▶ [Data listing]

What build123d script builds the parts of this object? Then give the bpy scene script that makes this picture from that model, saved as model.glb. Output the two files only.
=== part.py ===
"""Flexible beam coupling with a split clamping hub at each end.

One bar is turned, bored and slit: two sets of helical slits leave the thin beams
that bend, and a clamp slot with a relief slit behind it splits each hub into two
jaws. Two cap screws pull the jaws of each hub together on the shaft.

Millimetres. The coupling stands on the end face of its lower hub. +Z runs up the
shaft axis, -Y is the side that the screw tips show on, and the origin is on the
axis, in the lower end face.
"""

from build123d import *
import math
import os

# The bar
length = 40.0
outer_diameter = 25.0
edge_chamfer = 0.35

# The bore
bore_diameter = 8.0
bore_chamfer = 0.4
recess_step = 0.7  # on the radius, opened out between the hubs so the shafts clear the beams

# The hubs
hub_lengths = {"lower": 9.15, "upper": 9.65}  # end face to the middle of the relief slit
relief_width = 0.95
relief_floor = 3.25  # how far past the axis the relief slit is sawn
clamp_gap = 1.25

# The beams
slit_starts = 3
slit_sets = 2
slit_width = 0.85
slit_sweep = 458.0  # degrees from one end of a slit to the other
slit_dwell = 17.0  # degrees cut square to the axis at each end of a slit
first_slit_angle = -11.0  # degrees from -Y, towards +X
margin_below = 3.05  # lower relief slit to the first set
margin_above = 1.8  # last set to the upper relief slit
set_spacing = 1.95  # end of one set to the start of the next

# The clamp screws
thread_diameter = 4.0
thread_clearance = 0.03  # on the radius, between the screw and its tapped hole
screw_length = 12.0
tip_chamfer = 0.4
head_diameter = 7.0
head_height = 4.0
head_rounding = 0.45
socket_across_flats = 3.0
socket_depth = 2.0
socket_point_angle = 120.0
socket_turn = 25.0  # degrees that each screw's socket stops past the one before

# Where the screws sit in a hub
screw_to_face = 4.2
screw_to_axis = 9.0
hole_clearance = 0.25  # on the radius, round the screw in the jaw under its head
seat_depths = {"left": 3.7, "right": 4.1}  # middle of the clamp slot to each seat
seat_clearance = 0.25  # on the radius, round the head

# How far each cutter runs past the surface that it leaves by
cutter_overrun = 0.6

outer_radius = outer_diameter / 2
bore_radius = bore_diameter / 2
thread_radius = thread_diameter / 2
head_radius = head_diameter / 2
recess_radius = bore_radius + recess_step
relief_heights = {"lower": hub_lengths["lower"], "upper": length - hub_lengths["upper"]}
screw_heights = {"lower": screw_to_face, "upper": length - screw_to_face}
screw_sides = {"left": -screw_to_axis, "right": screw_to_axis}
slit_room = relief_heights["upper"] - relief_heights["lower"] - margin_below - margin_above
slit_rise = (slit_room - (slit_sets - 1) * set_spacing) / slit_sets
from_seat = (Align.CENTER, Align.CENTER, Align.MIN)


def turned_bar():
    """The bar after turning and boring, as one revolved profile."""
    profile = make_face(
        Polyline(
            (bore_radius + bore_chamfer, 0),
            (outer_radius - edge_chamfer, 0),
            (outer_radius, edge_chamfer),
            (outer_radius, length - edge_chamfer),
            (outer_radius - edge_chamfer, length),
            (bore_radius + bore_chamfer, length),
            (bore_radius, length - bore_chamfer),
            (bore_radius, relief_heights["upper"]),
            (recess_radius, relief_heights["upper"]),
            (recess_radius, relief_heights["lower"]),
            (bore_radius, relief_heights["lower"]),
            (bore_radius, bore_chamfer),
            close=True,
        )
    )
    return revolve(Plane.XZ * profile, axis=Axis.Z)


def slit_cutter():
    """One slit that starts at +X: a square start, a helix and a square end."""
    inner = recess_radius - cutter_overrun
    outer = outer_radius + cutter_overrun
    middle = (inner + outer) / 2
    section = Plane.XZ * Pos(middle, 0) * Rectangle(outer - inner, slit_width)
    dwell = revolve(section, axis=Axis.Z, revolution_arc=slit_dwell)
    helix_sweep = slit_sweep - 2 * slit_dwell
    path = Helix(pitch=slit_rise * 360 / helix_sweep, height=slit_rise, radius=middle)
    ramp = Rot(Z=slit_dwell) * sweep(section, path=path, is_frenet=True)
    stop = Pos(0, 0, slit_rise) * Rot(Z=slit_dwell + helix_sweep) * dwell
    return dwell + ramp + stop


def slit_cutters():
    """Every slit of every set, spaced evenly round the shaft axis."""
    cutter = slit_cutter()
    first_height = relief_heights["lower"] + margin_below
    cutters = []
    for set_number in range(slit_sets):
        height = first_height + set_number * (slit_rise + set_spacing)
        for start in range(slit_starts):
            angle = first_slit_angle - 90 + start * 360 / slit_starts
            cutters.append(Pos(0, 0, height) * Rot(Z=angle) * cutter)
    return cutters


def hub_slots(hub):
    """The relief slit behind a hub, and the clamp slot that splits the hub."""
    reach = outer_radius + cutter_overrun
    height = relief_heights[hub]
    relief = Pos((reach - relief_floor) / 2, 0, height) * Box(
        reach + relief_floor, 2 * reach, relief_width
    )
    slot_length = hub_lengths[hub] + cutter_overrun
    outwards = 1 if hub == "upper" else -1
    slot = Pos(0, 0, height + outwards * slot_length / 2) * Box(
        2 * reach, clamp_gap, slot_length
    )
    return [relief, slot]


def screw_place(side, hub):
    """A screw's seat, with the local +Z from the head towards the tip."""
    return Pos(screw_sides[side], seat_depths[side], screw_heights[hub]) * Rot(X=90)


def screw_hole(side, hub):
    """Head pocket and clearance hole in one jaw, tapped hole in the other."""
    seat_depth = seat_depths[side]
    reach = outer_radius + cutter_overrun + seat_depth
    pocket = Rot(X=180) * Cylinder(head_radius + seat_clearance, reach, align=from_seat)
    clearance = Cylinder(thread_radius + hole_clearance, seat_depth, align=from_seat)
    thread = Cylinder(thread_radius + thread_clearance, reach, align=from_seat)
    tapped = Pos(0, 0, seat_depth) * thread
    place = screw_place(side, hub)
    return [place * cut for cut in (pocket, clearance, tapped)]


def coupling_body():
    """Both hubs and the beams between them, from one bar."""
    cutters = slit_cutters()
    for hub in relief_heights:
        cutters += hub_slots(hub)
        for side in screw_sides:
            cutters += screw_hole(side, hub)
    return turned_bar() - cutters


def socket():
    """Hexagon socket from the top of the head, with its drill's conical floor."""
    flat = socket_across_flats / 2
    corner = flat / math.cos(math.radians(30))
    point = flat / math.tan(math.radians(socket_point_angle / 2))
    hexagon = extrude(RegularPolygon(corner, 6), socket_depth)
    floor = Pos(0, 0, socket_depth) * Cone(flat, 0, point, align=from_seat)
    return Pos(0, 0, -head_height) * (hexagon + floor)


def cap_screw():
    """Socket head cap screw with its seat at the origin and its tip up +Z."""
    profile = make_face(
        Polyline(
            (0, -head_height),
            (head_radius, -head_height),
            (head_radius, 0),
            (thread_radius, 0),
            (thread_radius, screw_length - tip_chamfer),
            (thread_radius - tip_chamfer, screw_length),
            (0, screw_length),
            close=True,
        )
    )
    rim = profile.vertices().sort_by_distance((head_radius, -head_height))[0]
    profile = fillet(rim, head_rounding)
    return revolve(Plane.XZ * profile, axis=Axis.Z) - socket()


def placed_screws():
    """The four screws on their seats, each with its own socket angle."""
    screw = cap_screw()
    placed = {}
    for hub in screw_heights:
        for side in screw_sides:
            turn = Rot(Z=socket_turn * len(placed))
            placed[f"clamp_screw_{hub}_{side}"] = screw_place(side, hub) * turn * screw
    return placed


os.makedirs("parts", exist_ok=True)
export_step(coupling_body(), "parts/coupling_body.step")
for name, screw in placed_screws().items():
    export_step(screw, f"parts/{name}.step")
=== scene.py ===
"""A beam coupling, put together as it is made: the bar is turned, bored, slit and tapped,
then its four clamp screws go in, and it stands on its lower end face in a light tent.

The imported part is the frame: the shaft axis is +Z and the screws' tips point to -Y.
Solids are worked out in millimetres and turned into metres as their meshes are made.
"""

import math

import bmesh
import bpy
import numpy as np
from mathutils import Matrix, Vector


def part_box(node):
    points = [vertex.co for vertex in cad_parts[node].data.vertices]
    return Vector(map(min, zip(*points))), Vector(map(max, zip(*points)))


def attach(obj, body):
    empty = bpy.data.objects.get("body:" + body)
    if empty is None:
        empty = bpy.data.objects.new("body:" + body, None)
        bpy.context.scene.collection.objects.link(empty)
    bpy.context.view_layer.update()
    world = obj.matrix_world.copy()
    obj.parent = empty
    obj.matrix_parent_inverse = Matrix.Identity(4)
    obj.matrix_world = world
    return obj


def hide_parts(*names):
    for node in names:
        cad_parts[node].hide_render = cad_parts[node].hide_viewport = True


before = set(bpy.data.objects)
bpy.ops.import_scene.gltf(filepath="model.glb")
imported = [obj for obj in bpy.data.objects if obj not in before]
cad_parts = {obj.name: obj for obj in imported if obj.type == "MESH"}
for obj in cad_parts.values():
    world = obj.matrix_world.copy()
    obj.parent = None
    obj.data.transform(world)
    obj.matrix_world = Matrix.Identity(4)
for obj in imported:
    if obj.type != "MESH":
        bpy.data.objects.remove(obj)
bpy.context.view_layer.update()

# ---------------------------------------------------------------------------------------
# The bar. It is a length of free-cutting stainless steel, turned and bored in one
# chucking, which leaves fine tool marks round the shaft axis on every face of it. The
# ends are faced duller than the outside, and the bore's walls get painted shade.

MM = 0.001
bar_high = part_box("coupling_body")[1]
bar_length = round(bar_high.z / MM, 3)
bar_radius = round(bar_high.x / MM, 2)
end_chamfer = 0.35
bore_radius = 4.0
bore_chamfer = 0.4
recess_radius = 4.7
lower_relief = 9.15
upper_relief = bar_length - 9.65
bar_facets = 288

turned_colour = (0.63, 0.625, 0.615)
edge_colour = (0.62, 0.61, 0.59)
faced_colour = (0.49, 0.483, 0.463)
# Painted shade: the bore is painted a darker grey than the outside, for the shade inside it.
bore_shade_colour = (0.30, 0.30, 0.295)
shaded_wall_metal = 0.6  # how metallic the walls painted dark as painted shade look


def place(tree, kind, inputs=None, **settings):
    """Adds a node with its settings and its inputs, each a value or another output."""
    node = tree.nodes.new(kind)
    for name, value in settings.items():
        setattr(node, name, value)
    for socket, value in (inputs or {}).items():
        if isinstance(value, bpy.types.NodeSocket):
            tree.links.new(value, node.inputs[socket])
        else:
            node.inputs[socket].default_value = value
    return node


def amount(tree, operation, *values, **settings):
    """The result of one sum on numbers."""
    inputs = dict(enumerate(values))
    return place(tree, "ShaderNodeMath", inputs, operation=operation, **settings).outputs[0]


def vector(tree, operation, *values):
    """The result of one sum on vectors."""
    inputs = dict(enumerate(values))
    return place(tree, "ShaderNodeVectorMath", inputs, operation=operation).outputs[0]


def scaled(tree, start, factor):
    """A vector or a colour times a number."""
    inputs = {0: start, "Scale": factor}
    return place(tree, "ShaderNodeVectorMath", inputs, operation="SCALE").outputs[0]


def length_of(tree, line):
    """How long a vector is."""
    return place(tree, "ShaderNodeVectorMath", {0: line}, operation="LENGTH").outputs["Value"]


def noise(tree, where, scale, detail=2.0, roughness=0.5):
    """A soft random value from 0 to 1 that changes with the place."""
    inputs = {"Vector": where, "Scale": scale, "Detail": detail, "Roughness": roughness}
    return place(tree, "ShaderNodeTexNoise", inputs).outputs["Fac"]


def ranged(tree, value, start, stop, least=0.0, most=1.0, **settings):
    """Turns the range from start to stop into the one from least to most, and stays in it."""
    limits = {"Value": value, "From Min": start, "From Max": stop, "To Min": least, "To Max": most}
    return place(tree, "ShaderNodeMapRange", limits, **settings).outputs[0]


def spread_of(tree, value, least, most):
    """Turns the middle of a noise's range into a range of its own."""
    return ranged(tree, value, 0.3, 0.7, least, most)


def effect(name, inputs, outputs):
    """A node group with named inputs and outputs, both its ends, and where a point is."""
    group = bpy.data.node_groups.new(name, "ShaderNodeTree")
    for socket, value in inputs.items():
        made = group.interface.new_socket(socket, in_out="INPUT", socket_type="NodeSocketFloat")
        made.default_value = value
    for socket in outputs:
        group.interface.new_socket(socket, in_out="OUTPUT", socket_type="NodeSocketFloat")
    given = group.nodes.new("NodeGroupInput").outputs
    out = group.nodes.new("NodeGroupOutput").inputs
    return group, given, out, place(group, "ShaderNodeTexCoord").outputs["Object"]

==

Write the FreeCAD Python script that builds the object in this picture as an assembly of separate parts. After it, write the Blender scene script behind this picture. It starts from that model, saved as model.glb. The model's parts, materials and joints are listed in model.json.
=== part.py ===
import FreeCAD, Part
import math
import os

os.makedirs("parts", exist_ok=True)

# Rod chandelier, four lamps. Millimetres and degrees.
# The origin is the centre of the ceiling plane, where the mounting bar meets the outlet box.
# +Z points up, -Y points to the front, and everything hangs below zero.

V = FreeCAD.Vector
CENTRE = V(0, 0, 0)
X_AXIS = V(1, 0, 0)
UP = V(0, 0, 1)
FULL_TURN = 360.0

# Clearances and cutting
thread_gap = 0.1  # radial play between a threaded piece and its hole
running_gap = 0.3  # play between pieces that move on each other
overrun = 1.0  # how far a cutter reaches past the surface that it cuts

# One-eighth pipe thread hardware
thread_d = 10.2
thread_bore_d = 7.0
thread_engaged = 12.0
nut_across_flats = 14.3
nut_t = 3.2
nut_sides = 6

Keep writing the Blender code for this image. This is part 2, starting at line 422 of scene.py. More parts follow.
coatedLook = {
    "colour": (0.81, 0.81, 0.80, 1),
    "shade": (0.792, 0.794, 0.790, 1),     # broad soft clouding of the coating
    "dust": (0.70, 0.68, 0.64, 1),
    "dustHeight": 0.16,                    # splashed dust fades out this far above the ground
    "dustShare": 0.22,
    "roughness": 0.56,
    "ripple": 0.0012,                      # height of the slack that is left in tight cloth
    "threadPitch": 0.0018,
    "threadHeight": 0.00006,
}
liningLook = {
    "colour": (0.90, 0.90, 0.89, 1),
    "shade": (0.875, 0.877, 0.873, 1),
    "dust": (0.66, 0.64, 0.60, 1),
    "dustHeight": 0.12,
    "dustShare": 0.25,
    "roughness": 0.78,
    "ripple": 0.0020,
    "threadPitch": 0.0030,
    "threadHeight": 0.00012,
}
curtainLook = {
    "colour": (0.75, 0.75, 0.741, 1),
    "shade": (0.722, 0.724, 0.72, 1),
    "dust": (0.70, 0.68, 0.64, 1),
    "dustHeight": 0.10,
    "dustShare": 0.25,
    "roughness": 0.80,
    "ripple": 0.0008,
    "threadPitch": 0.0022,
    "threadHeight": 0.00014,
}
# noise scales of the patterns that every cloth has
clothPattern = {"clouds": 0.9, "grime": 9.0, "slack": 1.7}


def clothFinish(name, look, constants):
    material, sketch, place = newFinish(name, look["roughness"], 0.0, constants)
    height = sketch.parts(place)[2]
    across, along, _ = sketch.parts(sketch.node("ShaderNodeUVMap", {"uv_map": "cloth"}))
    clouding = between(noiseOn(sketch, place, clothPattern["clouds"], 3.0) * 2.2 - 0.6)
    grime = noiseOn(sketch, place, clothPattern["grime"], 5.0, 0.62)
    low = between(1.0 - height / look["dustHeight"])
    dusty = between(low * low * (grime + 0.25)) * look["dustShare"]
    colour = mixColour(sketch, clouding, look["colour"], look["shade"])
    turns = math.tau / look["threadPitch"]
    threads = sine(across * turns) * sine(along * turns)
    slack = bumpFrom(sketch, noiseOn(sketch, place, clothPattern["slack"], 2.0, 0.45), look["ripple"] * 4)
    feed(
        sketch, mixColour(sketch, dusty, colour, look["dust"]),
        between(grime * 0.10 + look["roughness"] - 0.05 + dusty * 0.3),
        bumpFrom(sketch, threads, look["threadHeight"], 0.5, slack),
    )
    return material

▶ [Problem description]
The lines from the one containing "What build123d script" to the one containing "at each end.", both included, are to be extracted exactly; give no other line.

▶ [Output for this exercise]
What build123d script builds the parts of this object? Then give the bpy scene script that makes this picture from that model, saved as model.glb. Output the two files only.
=== part.py ===
"""Flexible beam coupling with a split clamping hub at each end.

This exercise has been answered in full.